Will MeRA25 contest the EU elections as a party, or as the Greek branch of DiEM25? Are national branches really needed?

In 2019, MeRA25 took part in the European Parliament election campaign as part of not just DiEM25, but as part of the “European Spring”, which was our pan-European electoral wing. This is something that we will probably repeat, as it’s the only way to have a common programme for the whole EU. In any case, it’s not about the need for national branches, but rather about the need for national parties as an essential part of pan-European political movement.

What is the European idea and momentum behind MeRA25 and DiEM25 — what is the “Europeanness” of this, if I may call it so, radical left-wing project?

The capitalists, the bankers, the oligarchs, and of course the fascists are actually united and internationalists. On the other hand, the “good people” — the workers, the youth, the poor people, the precarious, the feminists, the grassroots movements, the environmentalists, and the unions — are not united across Europe and the world, which is why we also launched Progressive International. We have to fight together against these similar pan-European neoliberal and far-right policies. This is our left-wing project for Greece, for the EU, and for the world today.

Many people argue that the European Left in times of crisis could present a new and more convincing narrative. The elections for the European Parliament are coming up in June 2024 — what could a convincing and exciting new left-wing narrative sound like?

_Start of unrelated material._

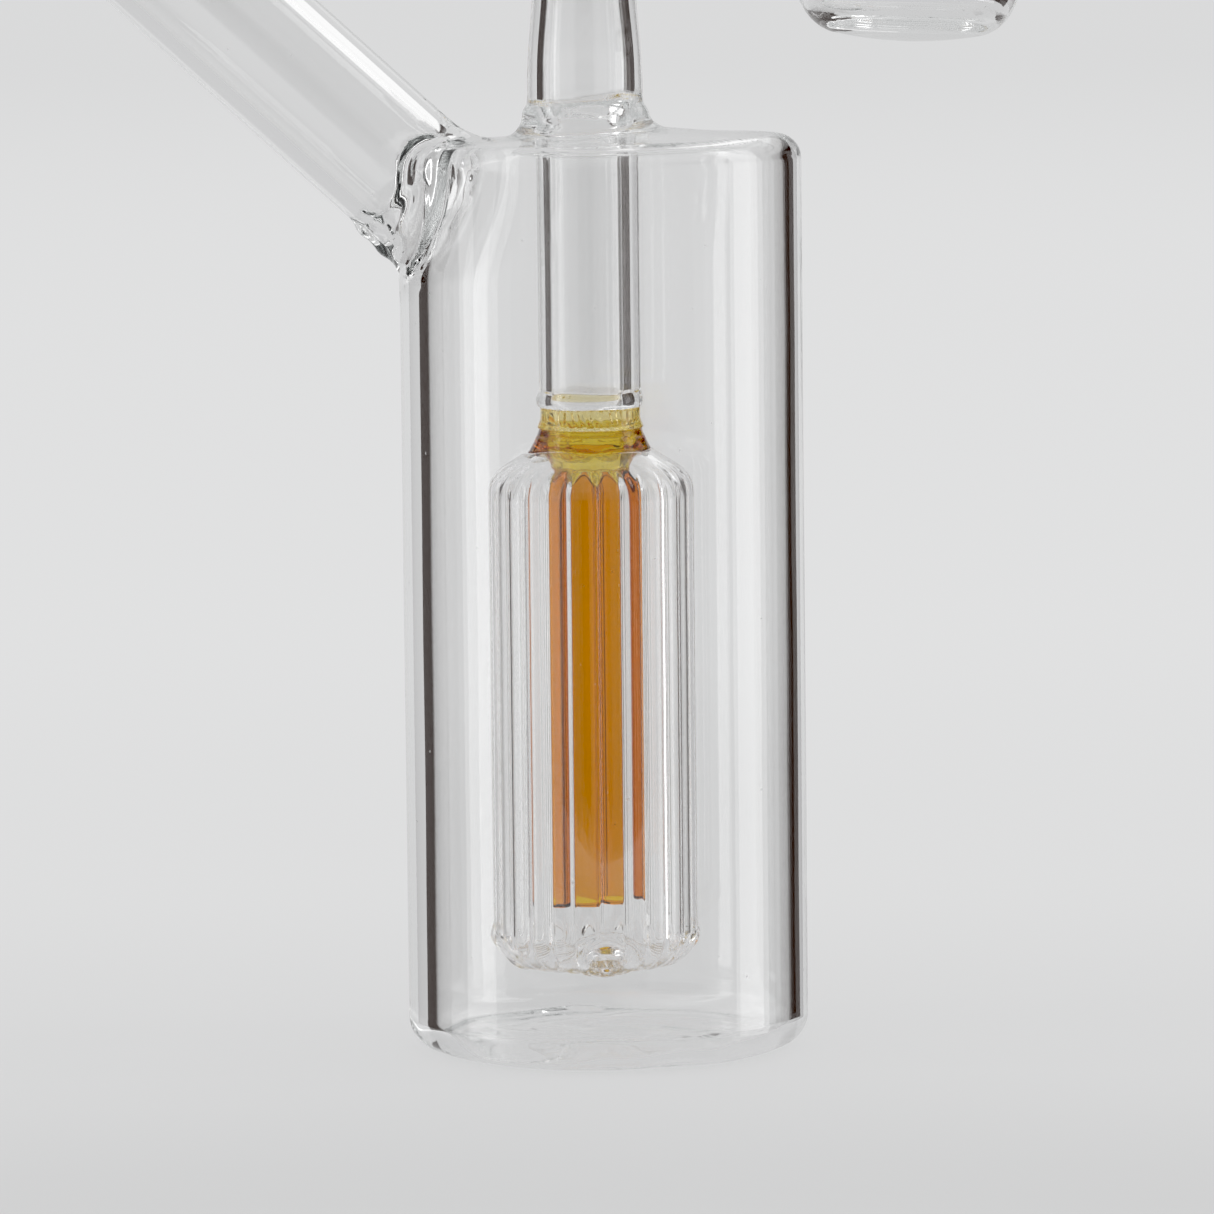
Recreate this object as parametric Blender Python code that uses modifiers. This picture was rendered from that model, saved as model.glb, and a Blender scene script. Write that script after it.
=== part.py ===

It’s simple, we as leftists have to talk about the real needs of our class, the working class. We have to do so in “modern” terms, with a new language and new methods of struggle. We have to fight united and use up-to-date technological tools such as social media in such a way as to approach everyone who does not have much time for analysis and endless discussions in today’s “precarious” way of working and living. Finally, we of course have to draft and communicate a new vision of democratic socialism for the twenty-first century.